She smiled. “Sure you do.”

I let myself back into the HOUSE and found Dre plopped on the couch watching The View, Babs and the girls chatting about global warming with Al Gore. The nitwit blonde with the concentration-camp collarbones asked him to explain a study she’d read that linked global warming to cow flatulence. Al smiled and looked like he’d rather be getting a colonoscopy during a root canal. My cell phone vibrated—the restricted number again.

“It’s Yefim,” I said.

Dre sat up. “I have it.”

“What?”

“The cross.” He grinned like a little boy. He reached under the collars of his pullover and the henley beneath it. He pulled out a leather cord hung around his neck. A cross dangled from it, thick and black. “I gots it, baby. You tell Yefim—”

I held up a finger to him and answered the phone.

“Hello, Patrick, you hump.”

I smiled. “Hello, Yefim.”

“You like? I used ‘hump’ for you.”

“I like.”

“You got my cross, man?”

It hung against Dre’s upper chest. It was black and the size of my hand.

“I have your cross.”

Dre gave me a double thumbs-up and another idiotic grin.

“We meet, then. Go to Great Woods.”

“What?”

“Great Woods, man. The Tweeter Center. Oh, hang on.” I heard him place his hand over the phone and speak to someone. “I been told it’s not called Great Woods or the Tweeter Center no more. It’s called—what? Hang on, Patrick.”

“The Comcast Center,” I said.

“It’s called the Comcast Center,” Yefim said. “You know it, right?”

“I know it. It’s closed now. Off-season.”

“Which is why nobody will be around to bother us, man. Go to the east gate. You’ll find a way in. Meet me by the main stage.”

“When?”

“Four hours. You bring the cross.”

“You bring Sophie.”

“You bring baby, too?”

“Right now all’s I got is the cross.”

“That’s a sucky deal, man.”

“It’s the only deal I got if you want that cross in Kirill’s house by Saturday night.”

“Bring the doctor, then.”

I glanced at Dre, who stared at me with wide eyes and a childlike giddiness that I assumed was pharmaceutically generated.

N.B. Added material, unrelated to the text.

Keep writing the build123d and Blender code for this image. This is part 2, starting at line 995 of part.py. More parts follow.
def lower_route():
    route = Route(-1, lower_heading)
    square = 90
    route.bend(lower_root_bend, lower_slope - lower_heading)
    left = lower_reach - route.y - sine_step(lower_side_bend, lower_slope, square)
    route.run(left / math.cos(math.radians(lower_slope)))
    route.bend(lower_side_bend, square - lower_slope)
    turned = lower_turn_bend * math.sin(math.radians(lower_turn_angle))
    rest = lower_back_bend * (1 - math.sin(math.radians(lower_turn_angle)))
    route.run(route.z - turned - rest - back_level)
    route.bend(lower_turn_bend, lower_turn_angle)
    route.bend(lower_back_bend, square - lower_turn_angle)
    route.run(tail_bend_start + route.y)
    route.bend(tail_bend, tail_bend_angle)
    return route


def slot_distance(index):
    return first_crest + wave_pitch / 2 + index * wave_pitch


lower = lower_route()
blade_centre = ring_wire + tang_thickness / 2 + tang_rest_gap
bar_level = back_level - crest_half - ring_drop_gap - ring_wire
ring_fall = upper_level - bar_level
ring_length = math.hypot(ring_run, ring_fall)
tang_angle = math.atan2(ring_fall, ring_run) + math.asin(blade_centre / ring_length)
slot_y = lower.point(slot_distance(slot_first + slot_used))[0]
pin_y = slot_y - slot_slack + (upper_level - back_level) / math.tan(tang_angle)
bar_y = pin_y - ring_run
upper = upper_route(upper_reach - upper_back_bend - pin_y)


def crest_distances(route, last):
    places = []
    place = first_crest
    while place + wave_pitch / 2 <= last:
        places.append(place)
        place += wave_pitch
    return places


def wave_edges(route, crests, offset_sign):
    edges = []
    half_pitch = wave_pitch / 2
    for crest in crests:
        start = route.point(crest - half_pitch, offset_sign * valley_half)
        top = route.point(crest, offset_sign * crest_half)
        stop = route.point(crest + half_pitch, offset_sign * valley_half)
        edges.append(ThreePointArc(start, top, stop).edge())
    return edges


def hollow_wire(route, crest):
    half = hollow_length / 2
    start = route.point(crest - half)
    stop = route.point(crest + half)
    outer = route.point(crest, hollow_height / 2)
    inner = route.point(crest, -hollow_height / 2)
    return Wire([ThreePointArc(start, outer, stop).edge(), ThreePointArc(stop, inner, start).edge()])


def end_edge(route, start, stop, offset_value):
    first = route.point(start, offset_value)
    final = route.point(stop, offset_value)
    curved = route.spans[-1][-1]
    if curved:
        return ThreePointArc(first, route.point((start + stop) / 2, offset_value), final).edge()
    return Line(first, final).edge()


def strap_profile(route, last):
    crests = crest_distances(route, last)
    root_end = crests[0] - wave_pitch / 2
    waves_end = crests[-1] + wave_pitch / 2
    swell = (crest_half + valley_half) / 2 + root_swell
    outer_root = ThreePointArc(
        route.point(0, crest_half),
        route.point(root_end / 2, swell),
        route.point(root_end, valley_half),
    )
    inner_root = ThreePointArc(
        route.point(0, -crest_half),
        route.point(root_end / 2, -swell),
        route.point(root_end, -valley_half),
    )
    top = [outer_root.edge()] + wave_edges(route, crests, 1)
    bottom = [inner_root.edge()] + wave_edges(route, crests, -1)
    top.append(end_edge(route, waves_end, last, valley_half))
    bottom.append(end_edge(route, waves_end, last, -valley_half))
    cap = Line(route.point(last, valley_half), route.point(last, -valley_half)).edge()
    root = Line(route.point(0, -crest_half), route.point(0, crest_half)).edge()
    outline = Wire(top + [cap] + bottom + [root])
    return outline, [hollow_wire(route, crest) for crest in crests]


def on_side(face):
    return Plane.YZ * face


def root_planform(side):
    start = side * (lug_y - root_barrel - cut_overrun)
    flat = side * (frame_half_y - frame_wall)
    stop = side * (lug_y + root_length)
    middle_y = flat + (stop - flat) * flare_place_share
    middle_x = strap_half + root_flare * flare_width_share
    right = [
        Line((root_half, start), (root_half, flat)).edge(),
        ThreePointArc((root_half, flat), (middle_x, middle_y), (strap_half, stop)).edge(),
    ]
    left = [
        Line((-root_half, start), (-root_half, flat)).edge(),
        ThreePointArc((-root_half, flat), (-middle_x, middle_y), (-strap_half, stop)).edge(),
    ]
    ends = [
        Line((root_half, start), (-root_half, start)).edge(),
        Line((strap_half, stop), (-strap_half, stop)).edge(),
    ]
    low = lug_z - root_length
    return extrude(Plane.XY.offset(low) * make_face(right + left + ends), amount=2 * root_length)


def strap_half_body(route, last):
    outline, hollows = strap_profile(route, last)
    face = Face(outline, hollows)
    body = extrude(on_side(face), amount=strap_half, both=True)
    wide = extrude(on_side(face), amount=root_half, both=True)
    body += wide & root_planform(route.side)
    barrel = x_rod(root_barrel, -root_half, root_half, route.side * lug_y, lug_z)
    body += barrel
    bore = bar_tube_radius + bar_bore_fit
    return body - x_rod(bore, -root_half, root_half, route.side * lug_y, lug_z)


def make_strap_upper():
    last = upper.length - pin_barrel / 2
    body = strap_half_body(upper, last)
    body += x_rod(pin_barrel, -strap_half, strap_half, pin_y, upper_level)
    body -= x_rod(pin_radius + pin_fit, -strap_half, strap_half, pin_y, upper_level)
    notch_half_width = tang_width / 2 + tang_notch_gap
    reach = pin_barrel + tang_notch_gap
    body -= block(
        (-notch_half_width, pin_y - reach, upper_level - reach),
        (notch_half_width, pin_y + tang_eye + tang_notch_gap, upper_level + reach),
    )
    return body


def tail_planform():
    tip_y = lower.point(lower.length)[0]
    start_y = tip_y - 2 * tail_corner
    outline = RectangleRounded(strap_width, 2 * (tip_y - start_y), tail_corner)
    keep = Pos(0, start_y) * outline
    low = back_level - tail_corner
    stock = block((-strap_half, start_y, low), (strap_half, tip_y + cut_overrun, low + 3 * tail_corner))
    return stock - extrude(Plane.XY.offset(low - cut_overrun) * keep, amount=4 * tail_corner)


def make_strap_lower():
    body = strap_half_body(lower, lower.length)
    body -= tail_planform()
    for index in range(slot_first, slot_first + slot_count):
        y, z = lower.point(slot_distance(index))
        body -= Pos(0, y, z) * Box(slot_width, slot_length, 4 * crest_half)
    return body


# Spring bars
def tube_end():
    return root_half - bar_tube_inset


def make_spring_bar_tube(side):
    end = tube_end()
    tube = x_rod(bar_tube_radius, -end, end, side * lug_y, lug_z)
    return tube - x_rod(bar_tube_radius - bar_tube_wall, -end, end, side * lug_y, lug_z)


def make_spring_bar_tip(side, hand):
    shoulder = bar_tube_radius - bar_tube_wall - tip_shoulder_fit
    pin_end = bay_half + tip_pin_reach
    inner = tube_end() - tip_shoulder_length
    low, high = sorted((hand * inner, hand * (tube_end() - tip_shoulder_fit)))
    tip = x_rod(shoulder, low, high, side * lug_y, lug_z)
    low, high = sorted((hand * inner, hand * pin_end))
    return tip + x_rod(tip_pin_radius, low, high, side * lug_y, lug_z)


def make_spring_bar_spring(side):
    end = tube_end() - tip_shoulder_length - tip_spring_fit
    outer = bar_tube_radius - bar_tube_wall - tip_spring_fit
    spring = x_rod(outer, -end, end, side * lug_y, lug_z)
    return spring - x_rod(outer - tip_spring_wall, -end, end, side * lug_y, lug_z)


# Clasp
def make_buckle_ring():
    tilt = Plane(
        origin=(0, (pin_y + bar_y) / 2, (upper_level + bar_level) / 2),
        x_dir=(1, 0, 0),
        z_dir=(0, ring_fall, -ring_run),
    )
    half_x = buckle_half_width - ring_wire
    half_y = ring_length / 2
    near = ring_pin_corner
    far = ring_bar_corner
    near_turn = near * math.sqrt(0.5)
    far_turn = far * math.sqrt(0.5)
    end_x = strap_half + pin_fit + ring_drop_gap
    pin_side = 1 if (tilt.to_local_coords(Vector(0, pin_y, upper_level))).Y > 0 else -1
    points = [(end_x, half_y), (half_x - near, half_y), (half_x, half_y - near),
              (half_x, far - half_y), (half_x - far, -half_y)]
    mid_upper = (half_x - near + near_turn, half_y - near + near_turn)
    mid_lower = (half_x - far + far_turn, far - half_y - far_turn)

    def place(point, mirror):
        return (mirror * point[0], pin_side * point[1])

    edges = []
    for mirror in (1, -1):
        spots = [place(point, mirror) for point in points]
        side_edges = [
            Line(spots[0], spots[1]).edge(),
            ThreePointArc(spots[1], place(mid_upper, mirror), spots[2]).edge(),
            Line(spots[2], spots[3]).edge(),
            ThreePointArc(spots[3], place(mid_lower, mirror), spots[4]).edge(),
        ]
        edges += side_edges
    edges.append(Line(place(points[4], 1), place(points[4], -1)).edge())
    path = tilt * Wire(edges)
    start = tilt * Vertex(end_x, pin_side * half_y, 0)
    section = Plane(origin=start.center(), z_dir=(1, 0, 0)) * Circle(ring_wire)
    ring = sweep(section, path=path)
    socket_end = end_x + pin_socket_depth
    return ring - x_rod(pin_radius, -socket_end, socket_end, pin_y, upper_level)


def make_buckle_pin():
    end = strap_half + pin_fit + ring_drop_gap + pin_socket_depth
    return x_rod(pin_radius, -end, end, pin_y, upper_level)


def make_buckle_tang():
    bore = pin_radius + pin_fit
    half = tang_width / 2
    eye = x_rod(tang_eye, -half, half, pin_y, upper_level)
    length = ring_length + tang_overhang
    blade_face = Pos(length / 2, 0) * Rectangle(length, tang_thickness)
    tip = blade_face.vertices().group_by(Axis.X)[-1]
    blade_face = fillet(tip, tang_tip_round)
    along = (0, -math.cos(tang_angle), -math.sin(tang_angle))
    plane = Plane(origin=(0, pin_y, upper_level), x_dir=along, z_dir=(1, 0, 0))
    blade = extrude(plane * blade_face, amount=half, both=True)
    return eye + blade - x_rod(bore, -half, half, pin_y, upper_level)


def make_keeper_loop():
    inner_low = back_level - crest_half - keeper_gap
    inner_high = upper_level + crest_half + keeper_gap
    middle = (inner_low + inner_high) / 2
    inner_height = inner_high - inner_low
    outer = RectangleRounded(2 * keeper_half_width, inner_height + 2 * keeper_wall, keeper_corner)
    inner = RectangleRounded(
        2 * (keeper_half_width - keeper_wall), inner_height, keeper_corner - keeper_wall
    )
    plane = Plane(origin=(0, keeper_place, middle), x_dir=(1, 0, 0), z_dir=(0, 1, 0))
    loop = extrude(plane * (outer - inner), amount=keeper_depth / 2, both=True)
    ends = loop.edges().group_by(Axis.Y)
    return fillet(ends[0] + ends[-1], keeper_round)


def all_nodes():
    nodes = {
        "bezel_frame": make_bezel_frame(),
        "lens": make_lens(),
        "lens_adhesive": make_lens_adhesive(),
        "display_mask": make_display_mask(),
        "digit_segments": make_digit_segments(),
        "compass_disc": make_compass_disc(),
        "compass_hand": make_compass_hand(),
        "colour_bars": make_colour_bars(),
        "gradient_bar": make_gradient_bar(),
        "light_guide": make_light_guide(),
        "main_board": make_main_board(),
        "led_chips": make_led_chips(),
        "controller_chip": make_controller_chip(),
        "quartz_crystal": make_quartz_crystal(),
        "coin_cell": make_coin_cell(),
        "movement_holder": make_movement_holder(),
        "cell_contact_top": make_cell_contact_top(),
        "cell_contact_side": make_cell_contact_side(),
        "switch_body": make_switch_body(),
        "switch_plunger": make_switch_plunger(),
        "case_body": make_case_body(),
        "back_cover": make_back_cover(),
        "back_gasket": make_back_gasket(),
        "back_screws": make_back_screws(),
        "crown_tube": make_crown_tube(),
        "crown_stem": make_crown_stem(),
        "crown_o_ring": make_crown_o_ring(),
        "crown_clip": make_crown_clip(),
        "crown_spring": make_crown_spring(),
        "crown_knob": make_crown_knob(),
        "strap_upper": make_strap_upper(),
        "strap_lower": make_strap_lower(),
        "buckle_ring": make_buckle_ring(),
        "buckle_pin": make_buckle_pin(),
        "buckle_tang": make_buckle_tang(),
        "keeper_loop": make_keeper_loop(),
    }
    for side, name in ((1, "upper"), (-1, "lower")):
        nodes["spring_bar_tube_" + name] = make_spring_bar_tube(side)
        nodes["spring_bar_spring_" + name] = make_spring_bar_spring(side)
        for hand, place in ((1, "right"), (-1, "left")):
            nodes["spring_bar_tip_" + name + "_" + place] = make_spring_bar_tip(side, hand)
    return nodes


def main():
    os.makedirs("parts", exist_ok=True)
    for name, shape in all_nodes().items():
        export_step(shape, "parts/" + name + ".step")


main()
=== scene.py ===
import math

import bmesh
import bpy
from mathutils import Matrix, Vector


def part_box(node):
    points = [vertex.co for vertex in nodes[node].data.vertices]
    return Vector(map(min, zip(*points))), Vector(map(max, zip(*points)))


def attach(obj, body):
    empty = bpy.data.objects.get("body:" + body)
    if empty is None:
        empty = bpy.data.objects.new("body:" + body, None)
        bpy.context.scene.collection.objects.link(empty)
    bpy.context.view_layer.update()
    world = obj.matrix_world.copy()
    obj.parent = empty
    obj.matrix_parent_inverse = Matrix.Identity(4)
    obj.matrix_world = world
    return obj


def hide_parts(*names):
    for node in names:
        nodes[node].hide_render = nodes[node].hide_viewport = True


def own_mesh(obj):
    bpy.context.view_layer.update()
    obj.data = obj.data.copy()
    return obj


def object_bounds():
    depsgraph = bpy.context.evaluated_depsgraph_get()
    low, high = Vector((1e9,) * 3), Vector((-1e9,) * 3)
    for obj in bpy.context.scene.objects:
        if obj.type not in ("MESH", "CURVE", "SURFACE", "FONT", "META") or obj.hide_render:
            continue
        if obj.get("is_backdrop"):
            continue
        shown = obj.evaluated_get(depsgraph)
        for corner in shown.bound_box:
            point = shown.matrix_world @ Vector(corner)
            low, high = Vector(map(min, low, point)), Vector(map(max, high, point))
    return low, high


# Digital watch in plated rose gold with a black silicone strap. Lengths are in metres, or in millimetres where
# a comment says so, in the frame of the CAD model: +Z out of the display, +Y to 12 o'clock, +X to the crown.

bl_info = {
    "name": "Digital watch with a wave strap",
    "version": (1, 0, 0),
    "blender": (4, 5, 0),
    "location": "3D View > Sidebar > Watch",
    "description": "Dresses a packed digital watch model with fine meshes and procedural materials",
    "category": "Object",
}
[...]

“Who says I even know where he is?”

Yefim sighed. “You too smart not to know we know more than we say we know.”

It took me a second to catch up to that sentence. “We?”

“Me,” he said. “Pavel. We. You part of something, my friend, something you not supposed to understand yet.”

“Really?”

“True. I’m playing her game, you play mine. Bring doctor.”

“Why?”

“I want to deliver message to him in person.”

“Mmmm,” I said. “Not so sure I like that.”

“Don’t worry, guy, I’m not going to hurt him. I need him. I just want to tell him personally how much I would like to see him back on the job. You bring him.”

“I’ll ask him.”

“Ho-kay,” Yefim said. “I see you soon.” He hung up.

Dre returned the cross to its hiding place beneath his pullover but not before I got a look at it. If I’d passed it in an antique shop, I would have guessed the price at fifty dollars, no more. It was black onyx, fashioned in the Russian Orthodox style, with Latin inscriptions carved into the top and bottom of the face. In the center was etched another cross along with a spear and a sponge above a small rise that I presumed represented Golgotha.

“Doesn’t seem worth a bunch of dead people through the ages, does it?” Dre said before slipping it under his collar.

“Most of the things that people kill for don’t.”

“To the assholes doing the killing they do.”

I held out my hand. “Why don’t you give it to me?”

He gave me a smile that was all teeth. “Fuck you.”

“No, really.”

“No, really.” He bugged his eyes at me.

“Seriously,” I said. “I’ll take it and I’ll do the swap. No need for you to risk your ass out there with these kinds of people. It’s not your thing, Dre.”

His smile widened. “You might have everyone else buying your good-guy bullshit, but you’re no different than anyone else. You get a chance to hold this in your hand? This artifact worth, I dunno, what van Goghs are worth? You’ll think about doing the right thing, but then you’ll just keep driving until you can find someone to fence it.”